Odór gnijącej wody i ścieków, miliony komarów, bezradność i desperacja - tak od ponad dwóch tygodni wygląda życie mieszkańców Gromca. Od wielu dni, domy i gospodarstwa oraz hektary upraw są wciąż w wodzie.

Powodem jest zapadająca się ziemia. Ma to ścisły związek z działającą wciąż kopalnią węgla. W Gromcu nie ma gdzie wypompować wody, bowiem do niecki gdzie stoi wioska zlewa się ona z okolicznych rzeczek, oraz z pobliskiej Wisły.

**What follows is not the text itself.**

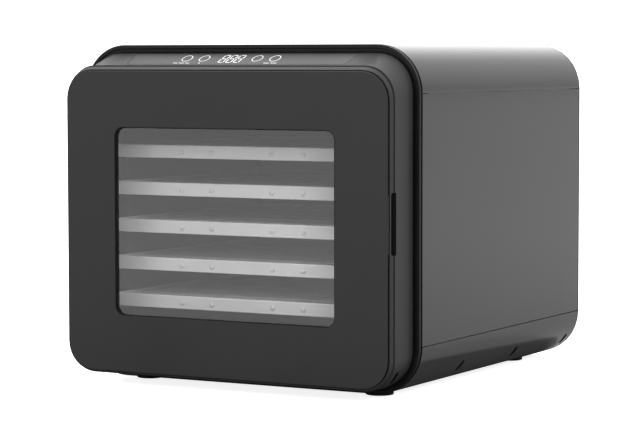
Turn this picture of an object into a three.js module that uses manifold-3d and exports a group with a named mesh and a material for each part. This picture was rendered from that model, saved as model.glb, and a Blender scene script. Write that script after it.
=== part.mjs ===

Niektóre domy są już tak zagrzybione i zawilgocone, że życie w nich jest po prostu niebezpieczne. Tymczasem od sobotniej burzy woda w Gromcu nie opadła nawet o pół metra. Miejscami nie widać utopionych płotów i studni zaś ludzie do domów dostają się na tratwach. Nieszczęściem Gromca jest wciąż podnoszący się poziom wód gruntowych oraz szkody górnicze. Część wsi dosłownie z roku na rok się zapada. Ludzie czują się bezradnie i proszą o pomoc. Jak na razie nikt ich losem się nie przejął. Niedaleko Libiąża, w Trzebini powstała potężna wyrwa w ziemi, która zniszczyła część drogi i uszkodziła budynek. Tam szkody górnicze powstają na terenie byłej kopalni Siersza - teraz po części zabudowanej domami.